Mr Higgins said that over the last 10-15 years there have been several institutions in the Caribbean - banks as well as insurance companies - that have become regional institutions.

“The CLICO experience was the light for many of us to show that we had to start looking at region-wide policies and regulations. No longer could we simply look at our particular national markets. It has led regulators to start thinking of region-wide regulations,” said Mr Higgins.

“The second thing is that the Basel rules require that banks operate under what is called consolidated supervision. That means that you can have a Barclays Bank operating in the Caribbea,n for instance. Not only are the Central Banks and regulators in the Caribbean responsible for Barclays, but also their home regulator, which is the Bank of England in the UK.”

Mr Higgins said a regional regulators strategic meeting sponsored by the International Monetary Fund (IMF), and set for September 21-22 in Nassau, will bring focus to a strategic plan to establish standards throughout the region.

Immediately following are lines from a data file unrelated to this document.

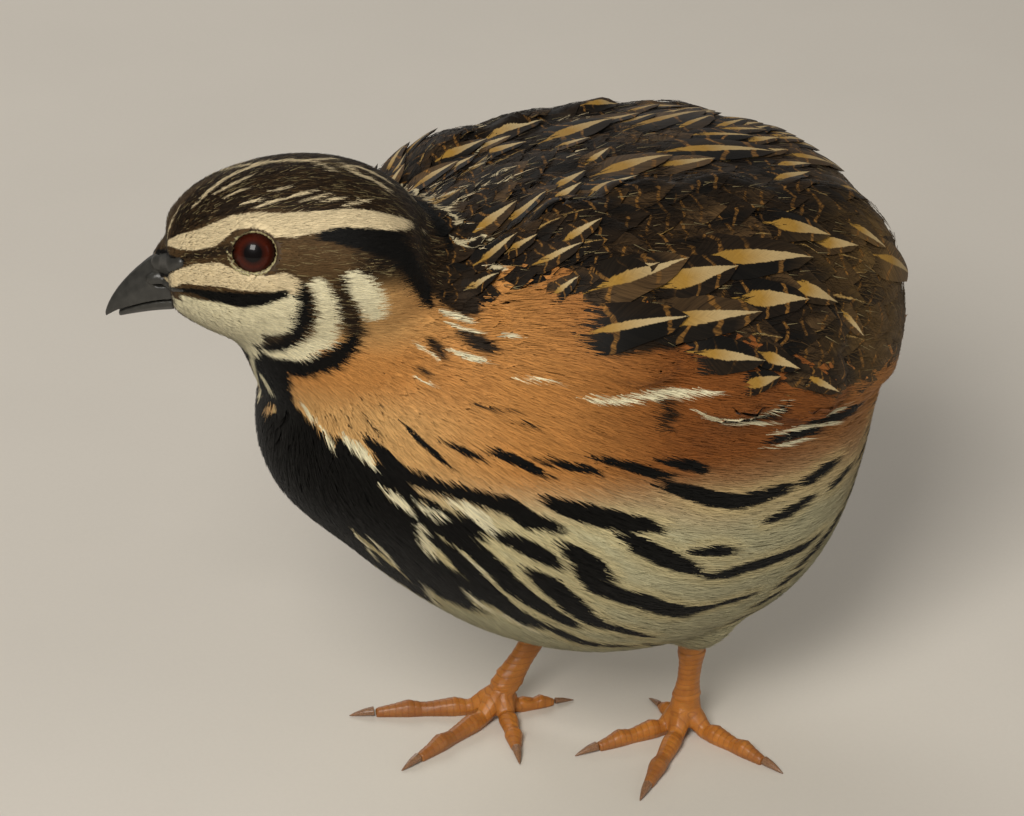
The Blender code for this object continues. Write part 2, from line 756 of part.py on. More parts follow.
def make_foot(name):
    junction, high = FEET[name]
    axis = (high - junction).normalized()
    bm = bmesh.new()
    hub = [junction - UP * 2.6, junction - UP * 1.2, junction + axis * 0.6, junction + axis * 1.9]
    tube(bm, hub, [2.0, 2.5, 2.25, 2.05], SHANK_SEGMENTS, 1.08)
    foot = object_from("foot_" + name, bm, "leg_skin")
    toes = []
    for index, toe in enumerate(TOE_NAMES):
        centres, radii = toe_line(name, index)
        bm = bmesh.new()
        tube(bm, centres, radii, TOE_SEGMENTS)
        toes.append(object_from(f"toe_{name}_{toe}", bm))
        make_claw(name, toe, centres, radii[-1])
    boolean(foot, toes, "UNION")
    remesh = foot.modifiers.new("even", "REMESH")
    remesh.mode = "VOXEL"
    remesh.voxel_size = FOOT_VOXEL
    soften = foot.modifiers.new("soften", "SMOOTH")
    soften.factor = 0.5
    soften.iterations = 3
    applied(foot)
    fewer = foot.modifiers.new("fewer", "DECIMATE")
    fewer.ratio = FOOT_TRIANGLES / (2 * len(foot.data.polygons))
    applied(foot)
    flatten_base(foot)
    return keep_largest(foot)


def flatten_base(obj):
    """Cuts the underside off at floor level, which leaves a flat under each toe."""
    bm = bmesh.new()
    bmesh.ops.create_cube(bm, size=1)
    bmesh.ops.scale(bm, vec=(160, 160, 20), verts=bm.verts)
    bmesh.ops.translate(bm, vec=(0, 0, -10), verts=bm.verts)
    boolean(obj, [object_from("floor_cutter", bm)], "DIFFERENCE")


def make_claw(name, toe, centres, radius):
    """A curved claw whose flat root faces the toe's flat end. It stays just clear of the floor."""
    direction = centres[-1] - centres[-2]
    direction.z = 0
    direction.normalize()
    size = 0.82 if toe == "hind" else 1.0
    root = centres[-1] + direction * GAP
    stations, radii = [], []
    for share in (0, 0.4, 0.75, 1.0):
        thick = min(radius, CLAW_RADIUS) * size * (1 - 0.88 * share**1.5)
        spot = root + direction * (CLAW_LENGTH * size * share)
        spot.z = max(root.z + 0.35 * share - CLAW_DROP * share * share, thick + CLAW_CLEAR)
        stations.append(spot)
        radii.append(thick)
    bm = bmesh.new()
    tube(bm, stations, radii, 7)
    object_from(f"claw_{name}_{toe}", bm, "claw_horn")


def settle_on_origin():
    """Raises the body onto its legs, centres the bird over the origin and scales it to metres."""
    objects = [o for o in bpy.context.scene.objects if o.type == "MESH"]
    for obj in objects:
        if not obj.name.startswith(("foot_", "shank_", "claw_")):
            obj.data.transform(Matrix.Translation(UP * BODY_LIFT))
    points = np.array([v.co for o in objects for v in o.data.vertices])
    low, high = points.min(0), points.max(0)
    shift = Vector((-(low[0] + high[0]) / 2, -(low[1] + high[1]) / 2, -low[2]))
    for obj in objects:
        obj.data.transform(Matrix.Scale(MM, 4) @ Matrix.Translation(shift))


def main():
    clear_scene()
    skin = whole_skin()
    form = tree_of(skin)
    thinned(skin)
    bed = tree_of(skin)
    make_head(skin)
    slice_between(skin, "neck", "plumage_neck", [(*NECK_CUT, 1), (*HEAD_CUT, -1)])
    torso = slice_between(skin, "torso", "plumage_body", [(*NECK_CUT, -1)])
    bpy.data.objects.remove(skin, do_unlink=True)
    make_eyes()
    make_bill()
    for name, side in SIDES:
        make_wing(form, bed, name, side)
    make_tail(torso)
    make_legs(torso)
    settle_on_origin()


main()
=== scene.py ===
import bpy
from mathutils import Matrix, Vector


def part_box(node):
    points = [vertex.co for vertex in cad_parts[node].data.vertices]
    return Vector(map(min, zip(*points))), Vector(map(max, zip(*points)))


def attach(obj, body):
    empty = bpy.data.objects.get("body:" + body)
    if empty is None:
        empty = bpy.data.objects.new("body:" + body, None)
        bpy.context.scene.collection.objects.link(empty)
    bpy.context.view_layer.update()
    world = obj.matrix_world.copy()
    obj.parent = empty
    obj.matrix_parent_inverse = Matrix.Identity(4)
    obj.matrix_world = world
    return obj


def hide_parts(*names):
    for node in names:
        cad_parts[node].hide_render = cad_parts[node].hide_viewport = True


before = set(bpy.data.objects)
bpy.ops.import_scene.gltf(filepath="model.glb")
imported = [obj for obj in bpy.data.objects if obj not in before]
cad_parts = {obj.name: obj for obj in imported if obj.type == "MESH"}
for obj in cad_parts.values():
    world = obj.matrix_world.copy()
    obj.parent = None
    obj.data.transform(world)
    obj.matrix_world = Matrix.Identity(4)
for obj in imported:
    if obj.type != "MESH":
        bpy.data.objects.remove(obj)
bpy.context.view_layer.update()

import math

import bmesh
import bpy
import numpy as np
from bpy.props import FloatProperty, FloatVectorProperty, PointerProperty
from bpy.types import Operator, Panel, PropertyGroup
from mathutils import Matrix, Vector
from mathutils.bvhtree import BVHTree

bl_info = {
    "name": "Standing quail",
    "version": (1, 0, 0),
    "blender": (4, 5, 0),
    "location": "View3D > Sidebar > Quail",
    "description": "Skin, plumage, bill, eyes and feet of a small quail at life size",
    "category": "Object",
}

# Lengths are millimetres in the bird's own frame: it faces -X, its left side is at -Y, and z is up.
MM = 0.001
HEAD_CENTRE = np.array((-54.5, 2.5, 98.5))
HEAD_TURN, HEAD_NOD = 35, 4
BODY_CENTRE = np.array((0, 0, 62.5))
BODY_HALF = np.array((56, 39.5, 41.5))
EYE_PLACE = (2.2, 6.6, 2.7)
EYE_AIM = (0.04, 0.92, 0.33)
EYE_SOCKET = (2.4, 6.6, 3.4)
EYE_RADIUS, BALL_RADIUS, EYE_OPENING = 4.6, 4.1, 3.3
EYE_FILL = 4.5
SIDES = (("left", 1), ("right", -1))
MIRROR = np.array((1, -1, 1))
SEED = 7
# The head's coat roots within HEAD_COAT of its centre, the body's beyond BODY_COAT and above BELLY_LOW.
HEAD_COAT, BODY_COAT, BELLY_LOW = 24, 22, 14
HEAD_BARBS, BODY_BARBS, BACK_BARBS = 45000, 92000, 14000
# Triangles of one body feather, the most that one piece may have, and a feather's patch on the bake map.
VANE_FACES, PIECE_LIMIT, PATCH = 36, 190000, 0.003
# Distances from a stroke where none is near, before and after all strokes are compared.
FAR, NO_MARK = 9.0, 5.0
# Spacing of the plates on legs and toes.
SCUTE = 1.05
LENS, CAMERA_TURN, CAMERA_TILT, CAMERA_AWAY = 164.8, -35, 27, 750
CAMERA_AIM = (-9.8, 3.9, 57.6)


def linear(rgb):
    """A colour given as 0 to 255 on a screen, as the linear values that a shader takes."""
    shares = [c / 255 for c in rgb]
    return tuple(c / 12.92 if c <= 0.04045 else ((c + 0.055) / 1.055) ** 2.4 for c in shares)


def swatch(name, description, rgb):
    return FloatVectorProperty(
        name=name, description=description, subtype="COLOR", size=3, min=0, max=1, default=linear(rgb)
    )


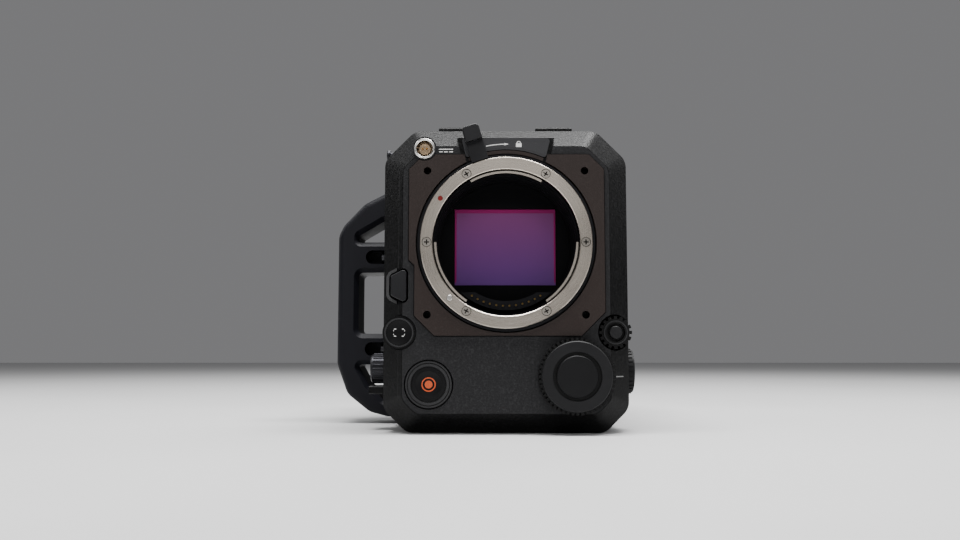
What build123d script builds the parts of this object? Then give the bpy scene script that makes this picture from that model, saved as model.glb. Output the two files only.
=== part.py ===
from build123d import *
import os
from math import atan2, cos, degrees, radians, sin, sqrt

os.makedirs("parts", exist_ok=True)

# Medium format digital camera, in millimetres.
# Frame: x to the right seen from the front, y from the lens to the rear, z up.
# The origin lies on the base face, under the middle of the image plane.

# Whole camera
body_width = 112.5
body_height = 140.0
body_length = 173.0
axis_drop = 53.7
flange_distance = 26.7
side_wall = 4.5
front_wall = 6.0
rear_wall = 4.0
front_length = 53.2
fit_gap = 0.3
slide_gap = 0.05
cut_over = 1.0

# Casing outline, seen from the front
top_cut = 14.0
bottom_cut = 11.0
casing_round = 8.0
bevel_width = 9.0
bevel_depth = 8.5
front_top_cut = 10.5
front_bottom_cut = 6.3
front_round = 6.0
inner_round = 1.0
seam_cut = 0.4
room_side = 16.25
room_cut = 4.0
room_step = 6.0
ledge_width = 5.0
ledge_depth = 3.0

# Lens mount
ring_thickness = 3.5
ring_proud = 1.0
ring_radius = 39.0
ring_bore = 33.4
ring_edge_cut = 0.3
tab_radius = 31.6
tab_lip_radius = 32.6
tab_setback = 1.3
tab_thickness = 1.4
tab_lip = 0.5
tab_groove_depth = 0.9
tab_angles = ((60.0, 120.0), (180.0, 236.0), (304.0, 360.0))
screw_circle = 36.0
screw_count = 6
mount_screw_head = 1.95
mount_screw_head_height = 1.0
mount_screw_gap = 0.28
mount_drive_width = 0.6
mount_drive_length = 2.4
mount_screw_shank = 0.9
mount_screw_length = 7.0
screw_below_flange = 0.2
drive_slot_width = 0.45
drive_slot_depth = 0.5
index_radius = 1.1
index_thickness = 0.75
index_angle = 146.3
index_circle = 35.9
pin_radius = 1.3
pin_angle = 224.8
pin_circle = 35.9
throat_radius = 33.6

# Mount plate and fascia
fascia_thickness = 1.5
fascia_margin = 0.4
plate_gap = 0.35
plate_top = 40.3
plate_bottom = 42.2
plate_right = 44.5
plate_left = 44.1
plate_left_low = 41.5
plate_step_high = 8.0
plate_step_low = 10.5
plate_top_cut = 6.8
plate_low_left_cut = 9.0
plate_low_right_cut = 10.7
plate_bore = 41.0
plate_hole_x = 35.75
plate_hole_z = 32.8
plate_hole_radius = 1.75
plate_thread_depth = 5.0

# Lock lever, its ring, its slot and the label plate
lock_ring_width = 1.3
lock_ring_front = 1.6
groove_depth = 2.2
lever_angle = 107.4
lever_width = 7.8
lever_tip = 55.5
lever_step = 48.4
lever_shank_thickness = 1.5
lever_head_thickness = 5.0
lever_round = 1.8
lever_edge = 0.5
slot_half_low = 18.0
slot_half_high = 20.9
slot_low = 36.5
slot_high = 48.5
slot_flank = 1.4
track_radius = 42.6
slot_plate_thickness = 0.9
label_inset = 0.4
label_round = 1.2

# Throat, sensor and cooler
baffle_steps = 5
baffle_step = 0.5
baffle_skin = 0.7
baffle_floor = 1.5
baffle_front_gap = 1.2
filter_width = 47.7
filter_height = 36.1
filter_thickness = 2.0
filter_back = 3.2
image_window_width = 45.3
image_window_height = 33.3
frame_width = 58.0
frame_height = 46.0
frame_front = 4.5
chip_width = 54.0
chip_height = 43.0
chip_thickness = 2.2
chip_cover = 1.0
board_thickness = 1.6
sensor_board_width = 70.0
sensor_board_height = 58.0
carrier_width = 76.0
carrier_height = 80.0
carrier_thickness = 3.0
post_x = 34.0
post_z = 35.5
post_radius = 3.5
sink_width = 64.0
sink_height = 56.0
sink_base = 3.0
fin_count = 9
fin_thickness = 1.6
fin_depth = 13.0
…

“We are trying to get certain standards across the region so that you don’t get what is called regulatory arbitrage, which is where companies are licensed or incorporated in a particular jurisdiction because that jurisdiction has low standards or lower standards. There is an IMF meeting coming up in Nassau to deal with a strategic plan to establish standards thought out the region. That’s the big theme for us,” he said.

“Just look at the CLICO situation. We are still suffering from that. The impact of the CLICO collapse is still being felt through the eastern Caribbean, in The Bahamas and in Turks and Caicos. CLICO could have gone in one jurisdiction and done things it could not have done in another.

“In our jurisdiction we had a branch of CLICO. After the collapse we found that they had annuities they had sold to people in Suriname and Guyana on our books in Turks because we were a US dollar jurisdiction. So they made the policies in US dollars in Turks and the regulator in Turks was never aware. We have to get standards across the board otherwise we will have problems.”